↓
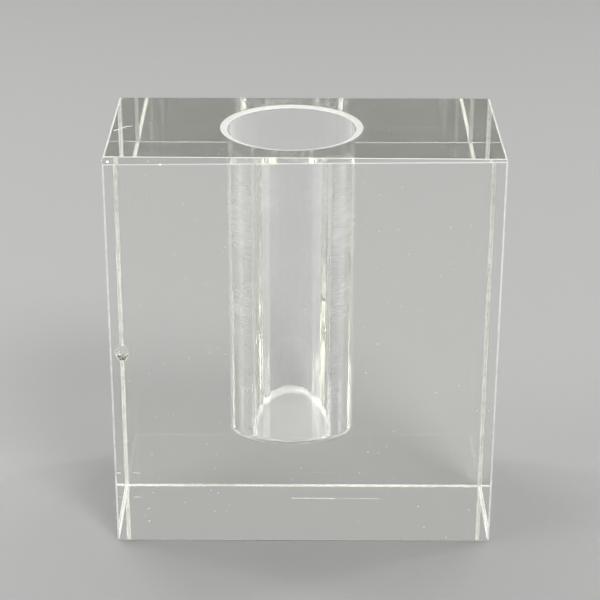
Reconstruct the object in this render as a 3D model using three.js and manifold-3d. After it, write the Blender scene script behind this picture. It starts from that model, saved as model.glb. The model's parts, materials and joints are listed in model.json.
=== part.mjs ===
// A bud vase made from one solid block of clear glass. A round, flat-bottomed bore goes down
// into the block from its top face and stops well above the base. The mouth of the bore and all
// twelve edges of the block are ground to small flat bevels.
//
// Units are millimetres. The origin is the middle of the base, +Z is up, +X is the block's right
// as seen from the front, and +Y points to its back.

import * as THREE from 'three';
import Module from 'manifold-3d';
import { ConvexGeometry } from 'three/addons/geometries/ConvexGeometry.js';
import { mergeVertices } from 'three/addons/utils/BufferGeometryUtils.js';

// ---- Driving dimensions ----

const BLOCK_WIDTH = 110;
const BLOCK_DEPTH = 54.5;
const BLOCK_HEIGHT = 119.5;

const BORE_DIAMETER = 36.3;
const BORE_DEPTH = 90.7;
// The bore was drilled a little to the left of the block's middle.
const BORE_CENTRE_X = -3.7;
// The corner between the bore's wall and its floor is left round by the drill.
const FLOOR_FILLET = 2.2;
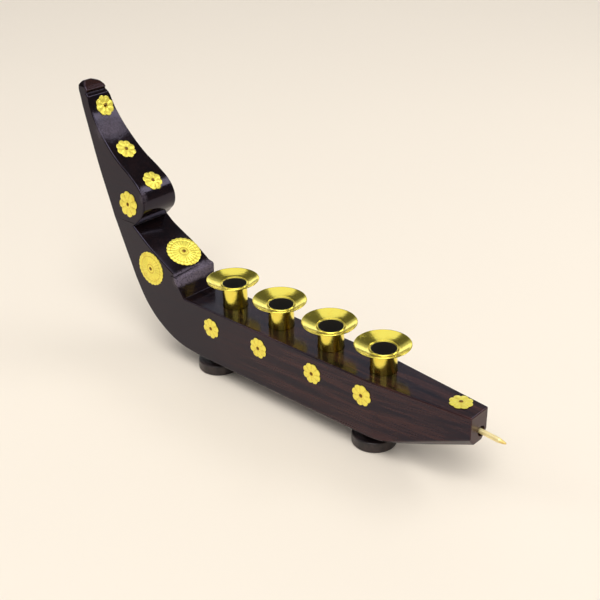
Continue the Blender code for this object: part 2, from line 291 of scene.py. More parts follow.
↑
WHAT THE EXERCISE ASKS = Repeat each record in full; every line must match exactly.

FINAL ANSWER =
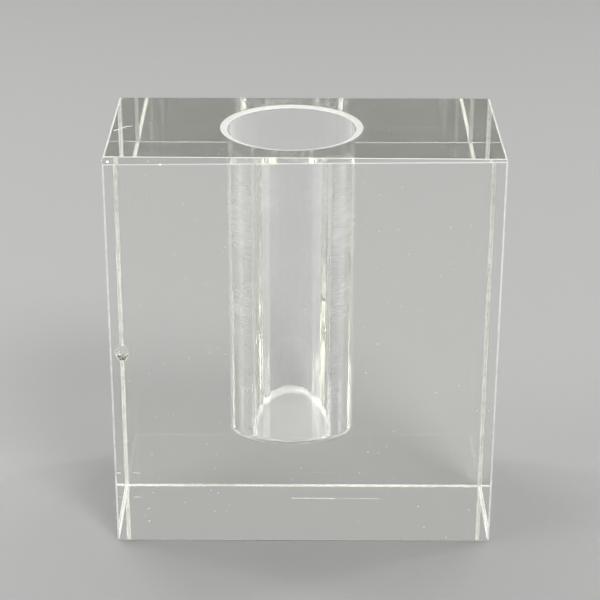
Reconstruct the object in this render as a 3D model using three.js and manifold-3d. After it, write the Blender scene script behind this picture. It starts from that model, saved as model.glb. The model's parts, materials and joints are listed in model.json.
=== part.mjs ===
// A bud vase made from one solid block of clear glass. A round, flat-bottomed bore goes down
// into the block from its top face and stops well above the base. The mouth of the bore and all
// twelve edges of the block are ground to small flat bevels.
//
// Units are millimetres. The origin is the middle of the base, +Z is up, +X is the block's right
// as seen from the front, and +Y points to its back.

import * as THREE from 'three';
import Module from 'manifold-3d';
import { ConvexGeometry } from 'three/addons/geometries/ConvexGeometry.js';
import { mergeVertices } from 'three/addons/utils/BufferGeometryUtils.js';

// ---- Driving dimensions ----

const BLOCK_WIDTH = 110;
const BLOCK_DEPTH = 54.5;
const BLOCK_HEIGHT = 119.5;

const BORE_DIAMETER = 36.3;
const BORE_DEPTH = 90.7;
// The bore was drilled a little to the left of the block's middle.
const BORE_CENTRE_X = -3.7;
// The corner between the bore's wall and its floor is left round by the drill.
const FLOOR_FILLET = 2.2;
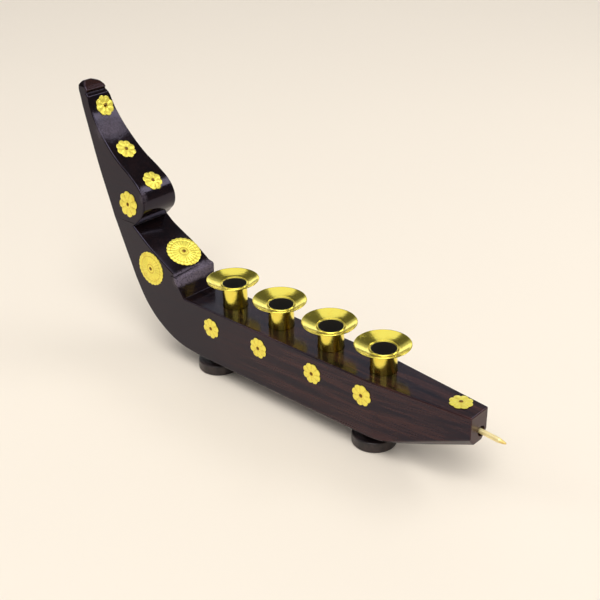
Continue the Blender code for this object: part 2, from line 291 of scene.py. More parts follow.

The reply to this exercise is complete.